45. Un membre de la commission a présenté un rapport sur le Séminaire de Tunis sur la Rédaction et la Présentation des Rapports périodiques nationaux. C'était la version française du Séminaire organisé auparavant à Harare. Le Commissaire Dankwa a été chargé de définir les directives sur l'élaboration des rapports périodiques à la lumière des conclusions et recommandations des deux séminaires.

46. La Commission a examiné et adopté les résolutions sur l'Algérie, la Gambie, le Nigeria, le Rwanda, les Régimes militaires, les formes contemporaines d'esclavage et la situation des droits de l'homme en Afrique.

47. En ce qui concerne les activités de protection, la Commission avait à examiner 54 anciennes et 8 nouvelles communications.

L'état des communications se présente comme suit :

Communications examinées sur le fond - 9
Communications déclarées recevables - 5
Communications déclarées irrecevables - 7
Communications retirées - 1
Cas où la Commission a décidé d'envoyer des missions auprès des Etats visés - 11
Cas où la Commission a dû surseoir à statuer en attendant des informations supplémentaires - 8
Cas où la notification a été envoyée à l'Etat visé pour observations - 7
Cas où le dossier a été classé - 1
Communications qui n'ont pas été examinées au cours de la 16ème Session par manque de temps – 13

48. Il y a lieu de signaler que pour la toute première fois les victimes des violations des droits de l'homme ou leurs représentants sont venus défendre leur cause devant la Commission.

49. La Commission a accueilli avec satisfaction la nomination de son nouveau Secrétaire M. Germain Baricako et a noté avec satisfaction l'amélioration considérable du fonctionnement du Secrétariat.
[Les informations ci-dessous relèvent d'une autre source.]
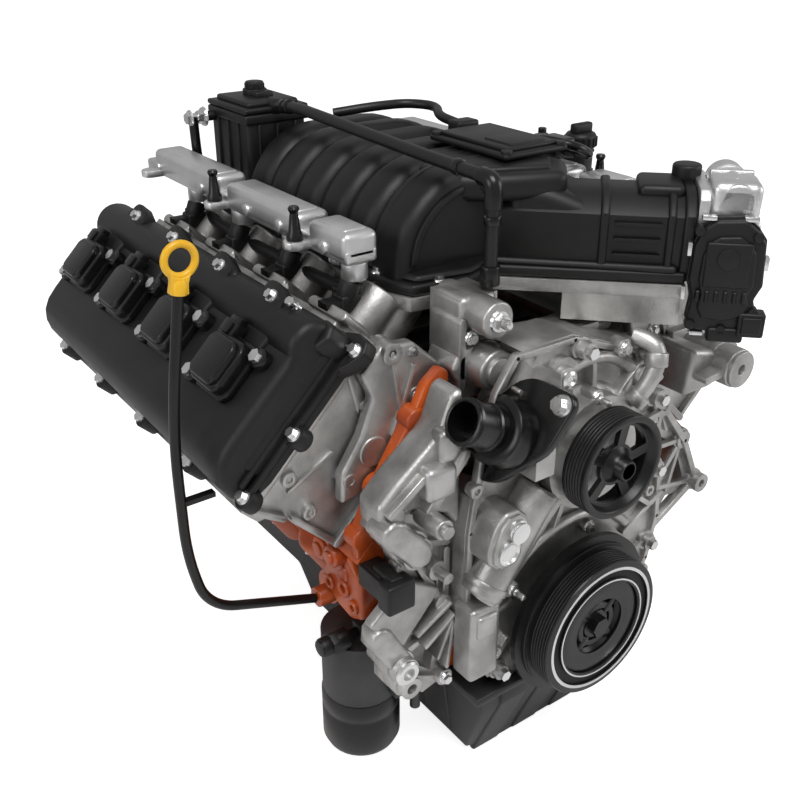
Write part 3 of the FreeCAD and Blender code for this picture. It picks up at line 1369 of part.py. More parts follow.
def oil_filler_cap():
    """A turned cap: a plug that enters the neck, a ribbed skirt and a bar to turn it by."""
    seat = "filler_seat + filler_height + 2*fit_gap"
    pieces = [cylinder("cap_radius", "cap_height - 12", ("filler_x", "filler_y", seat)),
              cylinder("filler_radius - 3.6", "12", ("filler_x", "filler_y", f"{seat} - 11"))]
    pieces.append(box(("2*cap_radius - 6", "12", "13"),
                      ("filler_x - cap_radius + 3", "filler_y - 6", f"{seat} + cap_height - 13")))
    return keep(fused(*pieces), "oil_filler_cap")


def stick_way():
    top = Vector(value("stick_top_x"), value("stick_y"), value("stick_top_z"))
    low = Vector(value("stick_low_x"), value("stick_y"), value("stick_low_z"))
    return top, low


def dipstick_tube():
    """A bent tube from the block's side boss up past the cover, held by one strap."""
    top, low = stick_way()
    y = value("stick_y")
    route = [tuple(top), tuple(low), (-383, y, 150), (-368, y, 82), (-247.3, y, 38)]
    pipe = tube_along(route, value("stick_tube"), value("stick_bore"))
    strap = Part.makeBox(30, 8, 5, Vector(-380, y - 4, 206))
    strap = strap.cut(Part.makeCylinder(3, 20, Vector(-383, y, 200)))
    return shaped(pipe.fuse(strap), "dipstick_tube")


def dipstick():
    """The blade, its stopper in the tube's mouth and the pull ring."""
    top, low = stick_way()
    way = (top - low).normalize()
    blade = Part.makeCylinder(value("stick_blade"), 62 + 14, top - way*62, way)
    seat = top + way*value("fit_gap")
    stopper = Part.makeCylinder(7.5, 13, seat, way)
    loop = Part.makeTorus(15, 3.4, seat + way*29, Vector(0, 1, 0))
    return shaped(blade.fuse(stopper).fuse(loop), "dipstick")


def rear_seal_retainer():
    """The ring that carries the rear crank seal, let in flush with the block's rear face."""
    plate = cylinder("flange_radius + seal_land", "flange_thick", ("0", "0", "0"), "-y")
    hole = cylinder("flange_radius + running_gap", "flange_thick", ("0", "0", "0"), "-y")
    return keep(without(plate, hole), "rear_seal_retainer")


def front_bolts():
    """Screws on the lands of the front cover and on the thermostat housing's two ears."""
    screws = []
    for x, z, radius, reach in COVER_BOSSES[2:]:
        screws.append(hex_screw("6.5", "7", (repr(x), f"-cover_front - {reach}", repr(z)), "-y"))
    ears = [hex_screw("7", "7", (f"{sign}*46", f"-{sign}*44", "9"), "+z") for sign in (-1, 1)]
    screws.append(placed(group(*ears), ("neck_x", "neck_y", "neck_z"), NECK_TURN))
    return keep(group(*screws), "front_bolts")


CRANK_TEETH = 23
CAM_TEETH = 46

cylinder_block()
main_bearing_caps()
crankshaft()
camshaft()
sprocket("crank_sprocket", CRANK_TEETH, "0", "nose_radius")
sprocket("cam_sprocket", CAM_TEETH, "cam_height", "cam_core")
timing_chain()
damper_hub()
damper_rubber()
damper_ring()
damper_bolt()
water_pump_pulley()
water_pump_rotor()
timing_cover()
front_seal()
oil_pump()
coolant_crossover()
thermostat_housing()
cam_solenoid()
accessory_bracket()
alternator_bracket()
compressor_bracket()
cam_sensor()
oil_pan()
pan_gasket()
pan_bolts()
drain_plug()
oil_pickup()
oil_filter()
oil_filter_adapter()
oil_pressure_sensor()
head_gaskets()
for side in SIDES:
    cylinder_head(side)
    valve_cover(side)
    ignition_coils(side)
    fuel_rail(side)
rail_posts()
cover_bolts()
spark_plugs()
intake_upper()
intake_lower()
throttle_body()
throttle_cover()
throttle_plate()
fuel_injectors()
vent_separator()
separator_cap()
vent_hose()
vacuum_hose()
pressure_sensor_module()
oil_filler_neck()
oil_filler_cap()
dipstick_tube()
dipstick()
rear_seal_retainer()
front_bolts()

doc.recompute()
for obj in doc.Objects:
    if "Invalid" in obj.State or "Error" in obj.State:
        raise ValueError(f"{obj.Name} ({obj.Label}) failed to recompute")
for obj in PARTS:
    if obj.Shape.isNull() or not obj.Shape.isValid():
        raise ValueError(f"{obj.Label} has no valid shape")
os.makedirs("parts", exist_ok=True)
for obj in PARTS:
    obj.Shape.exportStep(f"parts/{obj.Label}.step")
    size = obj.Shape.BoundBox
    print(f"{obj.Label}: {len(obj.Shape.Solids)} solids, {obj.Shape.Volume/1000:.1f} cm3, "
          f"x {size.XMin:.0f}..{size.XMax:.0f} y {size.YMin:.0f}..{size.YMax:.0f} "
          f"z {size.ZMin:.0f}..{size.ZMax:.0f}")
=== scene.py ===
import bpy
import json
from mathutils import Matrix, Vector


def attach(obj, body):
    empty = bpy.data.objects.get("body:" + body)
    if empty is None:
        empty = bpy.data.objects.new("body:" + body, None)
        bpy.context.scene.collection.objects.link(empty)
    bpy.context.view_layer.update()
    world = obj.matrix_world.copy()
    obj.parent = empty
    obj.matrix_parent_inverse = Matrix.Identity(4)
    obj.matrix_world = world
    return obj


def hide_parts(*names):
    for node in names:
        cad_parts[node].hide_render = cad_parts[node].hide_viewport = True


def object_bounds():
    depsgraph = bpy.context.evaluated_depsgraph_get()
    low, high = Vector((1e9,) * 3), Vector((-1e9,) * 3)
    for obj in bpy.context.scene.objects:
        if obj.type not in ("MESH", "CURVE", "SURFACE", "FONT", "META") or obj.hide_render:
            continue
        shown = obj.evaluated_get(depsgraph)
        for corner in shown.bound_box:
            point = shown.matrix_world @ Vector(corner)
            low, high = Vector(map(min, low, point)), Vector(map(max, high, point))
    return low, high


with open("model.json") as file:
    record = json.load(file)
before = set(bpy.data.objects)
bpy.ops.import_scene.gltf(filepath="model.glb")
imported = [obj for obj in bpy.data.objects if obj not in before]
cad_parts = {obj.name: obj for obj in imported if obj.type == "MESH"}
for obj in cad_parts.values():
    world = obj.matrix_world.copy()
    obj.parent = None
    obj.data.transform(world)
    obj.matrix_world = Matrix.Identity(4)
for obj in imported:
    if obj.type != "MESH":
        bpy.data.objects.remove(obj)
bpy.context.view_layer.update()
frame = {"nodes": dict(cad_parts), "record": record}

# %% [markdown]
# A V8 engine is a heap of castings, mouldings and turned parts. The frame already holds every piece
# in its place, so this lesson adds what a camera sees: rounded cast edges, ribs, clips, screws and
# finishes. First come the few tools that every later step uses.

# %% Tools for picking, rounding and placing
import json
import math

import bpy
from mathutils import Matrix, Vector

nodes = frame["nodes"]
Q = math.sqrt(0.5)
MM = 0.001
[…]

50. Au cours de cette session une délégation composée du Président et du Vice-Président de la Commission a été revue en audience par le Chef de l'Etat de la Gambie. La délégation a exprimé la préoccupation de la Commission concernant la prise du pouvoir par les militaires en Gambie, siège de la Commission.

51: La Commission a exhorté les Etats d'Algérie, d'Angola, du Botswana, du Burundi, du Burkina Faso, du Cameroun, de la République Centrafricaine, des Comores, du Congo, de la Cote d'Ivoire, de Djibouti, de la Guinée Equatoriale, du Gabon, de la Guinée, de la Guinée-Bissau, du Kenya, du Lesotho, du Liberia, de Madagascar, du Malawi, du Mali, de la Mauritanie, de l‘Ile Maurice, de la Namibie, du Niger, de la République arabe Sahraouie démocratique, de Sao Tome et Principe, des Seychelles, du Sierra Leone, de la Somalie, du Soudan, du Zaïre et de la Zambie à soumettre leurs rapports initiaux le plus tôt possible.

52. La Commission a invité l'Erythrée, l'Ethiopie, l'Afrique du Sud et le Swaziland à ratifier la Charte africaine le plus rapidement possible.

53. La Commission a décidé de tenir sa prochaine session du 6 au 15 mars 1995 à un lieu qui sera déterminé ultérieurement.